Verlaine Returns To Write His Own Rules

The Los Angeles Times, May 15,1996

by Richard Cromelin



Like its spiritual forbearer, the Velvet Underground, the New York band Television was vastly more influential than the brevity and low commercial showing of its recording career would suggest. The group demonstrated that high risk aspirations could be bonded with a fundamental rock approach, and its exalted guitar interplay echoes today in the instrument's primacy in alternative rock. Television also keyed New York's mid-70s musical uprising, which produced such forces as Patti Smith, the Ramones, Talking Heads, and Blondie. But while those acts rode the band's wave to fame and fortune, Television broke up in 1978 after two albums. Leader Tom Verlaine - despite eight subsequent solo records and a brief Television reunion in 1992 - has remained elusive, but the singer-guitarist's profile began to rise recently when he hooked up with Smith, whose return to concerts and recording benefited from his distinctive contributions. Verlaine took advantage of the Smith connection Monday at the Viper Room, playing an exceedingly rare show of his own with the backing of two Smith band mates, drummer Jay Dee Daugherty and bassist Tony Shanahan, and with occasional colleague Jimmy Ripp on second guitar.

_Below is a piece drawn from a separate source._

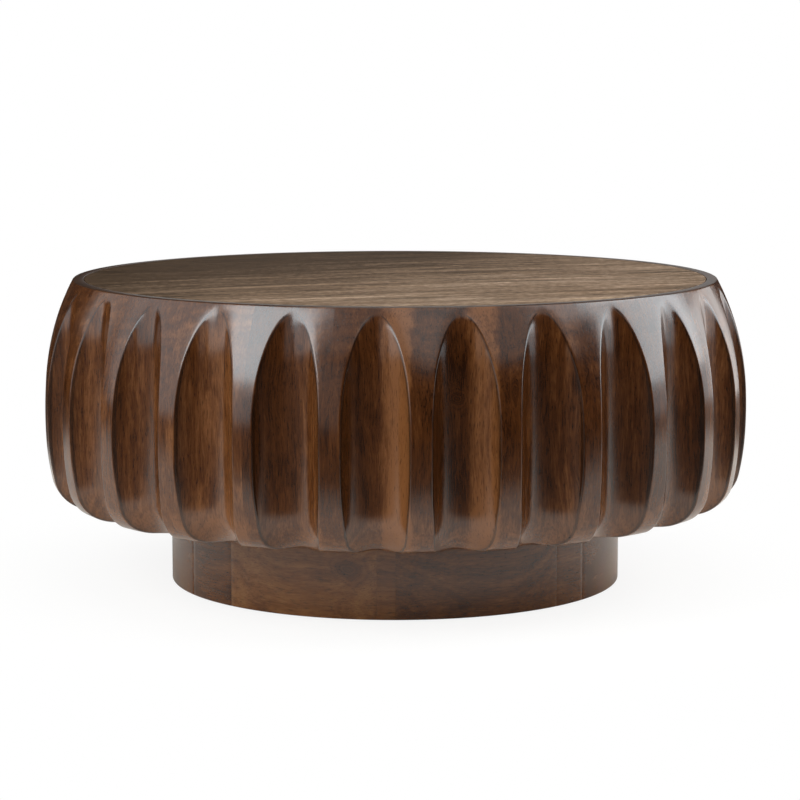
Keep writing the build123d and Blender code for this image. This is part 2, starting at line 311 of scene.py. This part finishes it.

Verlaine is a pure free agent these days, and he approached the show as someone with nothing to sell, no script to stick to, no agenda beyond stretching out. He pretty much ignored the signature songs whose riffs would have guaranteed roars of recognition, instead addressing fans drawn to his improvisational powers and his pursuit of mystery and possibility. Like Smith, Verlaine brings a poetic sensibility to the rock aesthetic, but his is a more introspective rarified approach, and it inevitably leads to the moments when only his guitar-led explorations will capture the emotional essence he's after. On Monday, Verlaine - cutting much the same gaunt, ascetic figure he did in the early years -offered everything from choppy shuffles to rhapsodic ballads, garage-band stomp to meditations that emerged like ghosts from his deliberate tuning-up interludes. One such exploration flowered into a long raga-like solo that culminated in the taut, interlocking patterns of "Marquee Moon," the title song of the first Television album. It was nice to arrive at familar terrain, but the evening's real rewards had already come, with the return of a visionary artist with his creativity and energy undimmed.